Verzonden met WL2K
Met stip op nummer één van onze top tien van :"Te mijden havens" : Leixões (op anker).
Ik geef toe, we gaan zelf niet helemaal vrijuit. De marina binnenvaren was ook een optie geweest, maar daar hadden we geen zin in. Erg uitnodigend was die immers niet.
Een nacht schommelen dus, geen probleem. Dan slapen we goed, zeker nu we zo moe zijn van onze belevenissen. Tankers, containerschepen, cruiseschepen rondom ons, geen probleem.
Maar wat was dat vannacht? We schrikken wakker van het geluid ...van een gigantische tandartsboor, lijkt het wel. Het stopt even, begint dan telkens opnieuw. Stopjes in onze oren kan niet, we moeten de wekker horen, want willen vroeg op. Ondergaan dus dat lawaai.
Inderdaad, als we bij het eerste ochtendlicht ons hoofd buiten steken, ligt er een soort baggerschip bij ons in de buurt. Hij heeft vooraan een reuzengrote drilboor van wel 20 m lang om gaten in de rotsige ondergrond van de haven te boren???!!!!???? Even duidelijk zijn, daar waar ons anker, in de modder, bovenop ligt.

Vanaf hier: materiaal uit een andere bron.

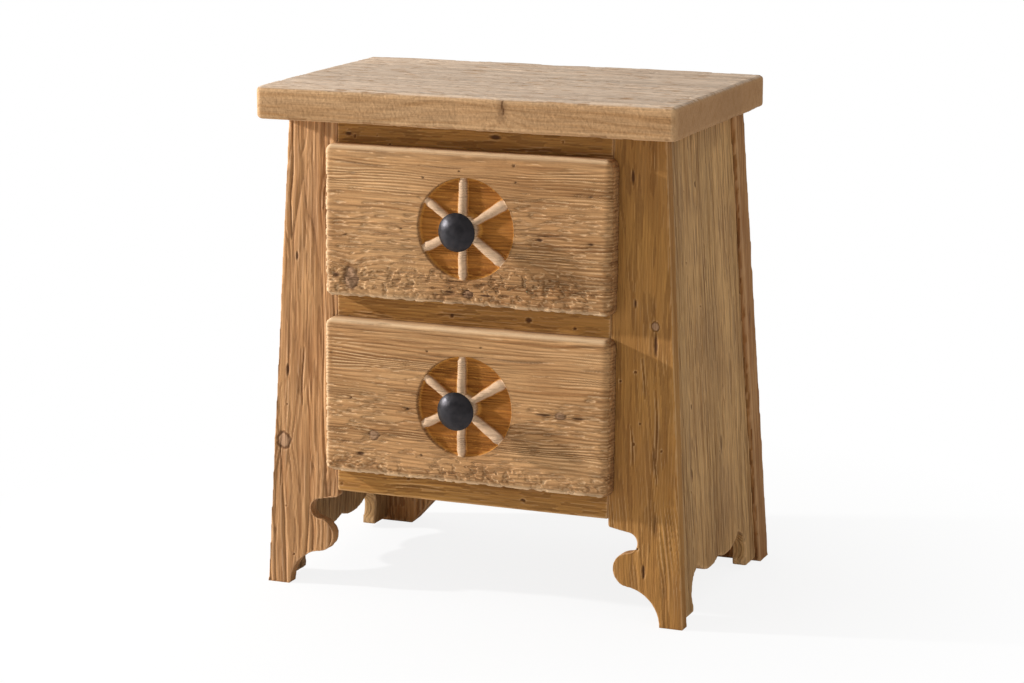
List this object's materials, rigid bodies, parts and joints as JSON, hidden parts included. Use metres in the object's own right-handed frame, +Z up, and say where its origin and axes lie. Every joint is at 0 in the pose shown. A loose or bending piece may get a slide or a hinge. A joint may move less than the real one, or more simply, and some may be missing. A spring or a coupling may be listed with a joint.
{
  "type": "nightstand with drawers",
  "caption": "Rustic old-spruce nightstand with splayed sides, scroll-cut feet and overlay drawers with carved rosettes and iron knobs.",
  "frame": {"origin": "centre of the footprint, on the floor", "axes": "+Z up, the drawers open towards -Y, +X to the right seen from the front"},
  "size_m": [0.5134, 0.3724, 0.587],
  "materials": {
    "top_wood": "matt waxed, rough sawn",
    "stile_wood": "matt waxed, hewn",
    "back_stile_wood": "matt waxed",
    "panel_wood": "matt waxed, weathered",
    "rail_wood": "matt waxed",
    "drawer_front_wood": "matt waxed, carved",
    "drawer_box_wood": "planed, bare",
    "back_board_wood": "sawn, bare",
    "inside_wood": "planed, bare",
    "dowel_wood": "bare",
    "knob_iron": "dark burnished",
    "screw_steel": "zinc"
  },
  "bodies": {
    "carcass": {"back_board_1": "back_board_wood", "back_board_2": "back_board_wood", "back_board_3": "back_board_wood", "back_board_4": "back_board_wood", "back_board_screws": "screw_steel", "back_bottom_rail": "inside_wood", "back_corner_block_left": "inside_wood", "back_corner_block_right": "inside_wood", "back_frame_dowels": "dowel_wood", "back_middle_rail": "inside_wood", "back_stile_left": "back_stile_wood", "back_stile_right": "back_stile_wood", "back_top_rail": "inside_wood", "front_bottom_rail": "rail_wood", "front_corner_block_left": "inside_wood", "front_corner_block_right": "inside_wood", "front_frame_dowels": "dowel_wood", "front_middle_rail": "rail_wood", "front_stile_left": "stile_wood", "front_stile_right": "stile_wood", "front_top_rail": "rail_wood", "guide_screws": "screw_steel", "lower_guide_left": "inside_wood", "lower_guide_right": "inside_wood", "lower_kicker_left": "inside_wood", "lower_kicker_right": "inside_wood", "lower_runner_left": "inside_wood", "lower_runner_right": "inside_wood", "runner_dowels": "dowel_wood", "side_panel_left": "panel_wood", "side_panel_right": "panel_wood", "top_cleat_left": "inside_wood", "top_cleat_right": "inside_wood", "top_screws": "screw_steel", "top_slab": "top_wood", "upper_guide_left": "inside_wood", "upper_guide_right": "inside_wood", "upper_kicker_left": "inside_wood", "upper_kicker_right": "inside_wood", "upper_runner_left": "inside_wood", "upper_runner_right": "inside_wood"},
    "upper_drawer": {"upper_drawer_back": "drawer_box_wood", "upper_drawer_bottom": "drawer_box_wood", "upper_drawer_fasteners": "dowel_wood", "upper_drawer_front": "drawer_front_wood", "upper_drawer_side_left": "drawer_box_wood", "upper_drawer_side_right": "drawer_box_wood", "upper_knob": "knob_iron", "upper_knob_screw": "screw_steel"},
    "lower_drawer": {"lower_drawer_back": "drawer_box_wood", "lower_drawer_bottom": "drawer_box_wood", "lower_drawer_fasteners": "dowel_wood", "lower_drawer_front": "drawer_front_wood", "lower_drawer_side_left": "drawer_box_wood", "lower_drawer_side_right": "drawer_box_wood", "lower_knob": "knob_iron", "lower_knob_screw": "screw_steel"}
  },
  "joints": [
    {"name": "upper_drawer_slide", "type": "slide", "parent": "carcass", "child": "upper_drawer", "axis": [0, -1, 0], "range_m": [0, 0.17]},
    {"name": "lower_drawer_slide", "type": "slide", "parent": "carcass", "child": "lower_drawer", "axis": [0, -1, 0], "range_m": [0, 0.17]}
  ]
}
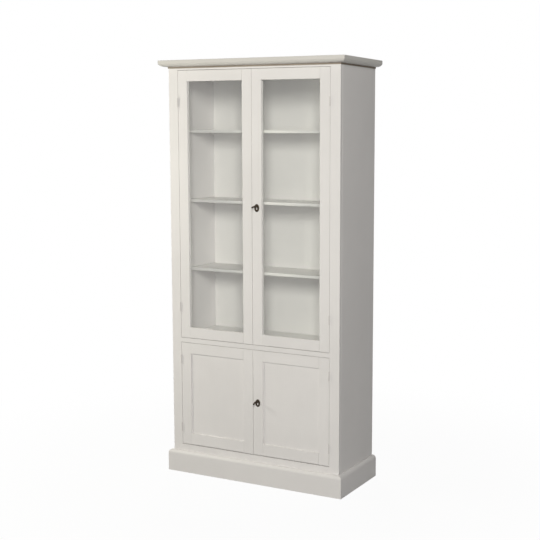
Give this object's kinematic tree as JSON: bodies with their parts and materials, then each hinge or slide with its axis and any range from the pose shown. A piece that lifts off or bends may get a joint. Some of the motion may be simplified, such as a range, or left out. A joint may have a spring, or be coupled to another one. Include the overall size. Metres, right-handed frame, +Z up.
{
  "type": "glazed display cabinet",
  "caption": "Tall free-standing display cabinet with glazed inset doors over panelled ones, butt hinges, key locks, shelves, an overhanging top and a moulded plinth.",
  "frame": {"origin": "middle of the floor under the cabinet, at the centre of the overall box's underside", "axes": "+Z up; +Y from the doors towards the cabinet's back; +X to the cabinet's right as seen from the front"},
  "size_m": [0.988, 0.4, 2],
  "materials": {
    "cream_paint": "brushed satin paint",
    "inner_paint": "matt paint",
    "painted_hinge": "brushed satin paint over steel",
    "clear_glass": "clear float glass",
    "dark_bronze": "dark patinated",
    "lock_steel": "dull steel",
    "catch_brass": "polished"
  },
  "bodies": {
    "carcass": {"back_panel": "inner_paint", "bottom_deck": "inner_paint", "cupboard_shelf": "inner_paint", "face_frame": "cream_paint", "hinge_lower_left_bottom_frame_leaf": "painted_hinge", "hinge_lower_left_top_frame_leaf": "painted_hinge", "hinge_lower_right_bottom_frame_leaf": "painted_hinge", "hinge_lower_right_top_frame_leaf": "painted_hinge", "hinge_upper_left_bottom_frame_leaf": "painted_hinge", "hinge_upper_left_top_frame_leaf": "painted_hinge", "hinge_upper_right_bottom_frame_leaf": "painted_hinge", "hinge_upper_right_top_frame_leaf": "painted_hinge", "middle_deck": "inner_paint", "plinth_front": "cream_paint", "plinth_left": "cream_paint", "plinth_right": "cream_paint", "shelf_bottom": "inner_paint", "shelf_middle": "inner_paint", "shelf_top": "inner_paint", "side_panel_left": "cream_paint", "side_panel_right": "cream_paint", "top_board": "cream_paint"},
    "upper_left_door": {"bullet_catch_upper": "catch_brass", "hinge_upper_left_bottom_door_leaf": "painted_hinge", "hinge_upper_left_top_door_leaf": "painted_hinge", "upper_left_bottom_rail": "cream_paint", "upper_left_glass_pane": "clear_glass", "upper_left_hinge_stile": "cream_paint", "upper_left_meeting_stile": "cream_paint", "upper_left_top_rail": "cream_paint"},
    "upper_right_door": {"escutcheon_upper": "dark_bronze", "hinge_upper_right_bottom_door_leaf": "painted_hinge", "hinge_upper_right_top_door_leaf": "painted_hinge", "lock_case_upper": "lock_steel", "upper_right_bottom_rail": "cream_paint", "upper_right_glass_pane": "clear_glass", "upper_right_hinge_stile": "cream_paint", "upper_right_meeting_stile": "cream_paint", "upper_right_top_rail": "cream_paint"},
    "lower_left_door": {"bullet_catch_lower": "catch_brass", "hinge_lower_left_bottom_door_leaf": "painted_hinge", "hinge_lower_left_top_door_leaf": "painted_hinge", "lower_left_bottom_rail": "cream_paint", "lower_left_hinge_stile": "cream_paint", "lower_left_meeting_stile": "cream_paint", "lower_left_panel": "cream_paint", "lower_left_top_rail": "cream_paint"},
    "lower_right_door": {"escutcheon_lower": "dark_bronze", "hinge_lower_right_bottom_door_leaf": "painted_hinge", "hinge_lower_right_top_door_leaf": "painted_hinge", "lock_case_lower": "lock_steel", "lower_right_bottom_rail": "cream_paint", "lower_right_hinge_stile": "cream_paint", "lower_right_meeting_stile": "cream_paint", "lower_right_panel": "cream_paint", "lower_right_top_rail": "cream_paint"},
    "upper_key": {"key_upper": "dark_bronze"},
    "lower_key": {"key_lower": "dark_bronze"},
    "upper_bolt": {"lock_bolt_upper": "lock_steel"},
    "lower_bolt": {"lock_bolt_lower": "lock_steel"}
  },
  "joints": [
    {"name": "upper_left_door_swing", "type": "hinge", "parent": "carcass", "child": "upper_left_door", "pos_m": [-0.4065, -0.1635, 1.313], "axis": [0, 0, -1], "range_deg": [0, 170]},
    {"name": "upper_right_door_swing", "type": "hinge", "parent": "carcass", "child": "upper_right_door", "pos_m": [0.4065, -0.1635, 1.313], "axis": [0, 0, 1], "range_deg": [0, 170]},
    {"name": "lower_left_door_swing", "type": "hinge", "parent": "carcass", "child": "lower_left_door", "pos_m": [-0.4065, -0.1635, 0.39343], "axis": [0, 0, -1], "range_deg": [0, 170]},
    {"name": "lower_right_door_swing", "type": "hinge", "parent": "carcass", "child": "lower_right_door", "pos_m": [0.4065, -0.1635, 0.39343], "axis": [0, 0, 1], "range_deg": [0, 170]},
    {"name": "upper_key_turn", "type": "hinge", "parent": "upper_right_door", "child": "upper_key", "pos_m": [0.0265, -0.16, 1.3246], "axis": [0, -1, 0], "range_deg": [0, 120]},
    {"name": "upper_bolt_slide", "type": "slide", "parent": "upper_right_door", "child": "upper_bolt", "axis": [-1, 0, 0], "range_m": [0, 0.0096]},
    {"name": "lower_key_turn", "type": "hinge", "parent": "lower_right_door", "child": "lower_key", "pos_m": [0.0265, -0.16, 0.39922], "axis": [0, -1, 0], "range_deg": [-25, 95]},
    {"name": "lower_bolt_slide", "type": "slide", "parent": "lower_right_door", "child": "lower_bolt", "axis": [-1, 0, 0], "range_m": [-0.002, 0.0076]}
  ],
  "couplings": [
    {"joint": "upper_key_turn", "follows": "upper_bolt_slide", "rad_per_m": 218.1},
    {"joint": "lower_key_turn", "follows": "lower_bolt_slide", "rad_per_m": 218.1}
  ]
}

De schroef van een motorboot hoor je in een boot (onder water dus) als een hard soort geknetter. Maar het geluid van die drilboor gaat door merg en been.
Plots kan ik me een voorstelling maken van wat walvissen, dolfijnen, met hun veel beter gehoor, met hun gevoelig sonarsysteem, moeten afzien. Wat horen die arme beestjes een kakofonie onder water! Geen wonder dat ze soms gekke dingen doen en stranden.
Voor de tweede keer vertrekken we hier! Alhoewel het er nóg niet zo veelbelovend uitziet buiten.
Ben ik volop gas aan het geven om het anker uit te breken, komt daar plots de Polícia Marítima in een motorboot om de hoek. Nu zullen we het krijgen, zeker? Controle van de boot? Net nu? Nee, de mannen verzoeken ons heel vriendelijk, in hun beste Engels of we willen vertrekken want ze gaan explosieven tot ontploffing brengen. Vandaar dat boren, natuurlijk.
Met plezier, mannen. Adeus, Leixões.
We willen ongeveer 64 NM afleggen vandaag, dus eerst maar een flink stuk op motor zolang het nog niet genoeg waait om te zeilen. De deining is wel enorm. Ik zie, tegenover Tony gezeten in de kuip, ware bergen achter hem oprijzen. Vrees af en toe dat ze in de boot zullen slaan. Maar telkens gaat de Jakker er losjes overheen.
Het is nu nog beter uitkijken naar kleine en grote vissersboten, want die verdwijnen geheel achter deze golven.
Jezelf vasthouden is ook de boodschap. De boot rolt geweldig, moe in je rug word je ervan. En zeeziek, als je te lang binnen blijft, ikke toch. Ouwe (hm) zeerot, Tony, heeft daar geen last van. Ik las dat Laura zeeziek was...dat zal wel. Zij heeft geen Tony die binnen boterhammen kan smeren, koekjes zoeken onderaan in een kast, soepjes maken, drankjes halen.
Maar we schieten goed op. We vreten mijlen. En de wind blijft weg. Maar als hij niet mee wil waaien, is dat wellicht nog het beste.
Gaandeweg wordt de zee ook kalmer. Het binnenlopen, rond 18 u, in Figueira da Foz verloopt vlot en we krijgen het laatste vrije plaatsje in de haven. Overigens het duurste tot nu toe.
Figueira da Foz heeft een leuk oud centrum, een beetje vergane glorie, dat wel. We liggen net tegenover de overdekte markt. Kunnen ons dus morgen eens goed laten gaan. Fruit en groenten zijn helemaal opgepeuzeld als je een paar dagen niet aan land gaat.
Als we met een drankje in de kuip zitten in de ondergaande zon en zachtjes babbelen over volgende week als we bezoek krijgen van Karen, zijn we weer totaal gelukkig met ons leven als zwervers over de zee. Toch tot we moeten binnenvluchten vóór we opgevreten worden door de muggen. Het paradijs bestaat niet!!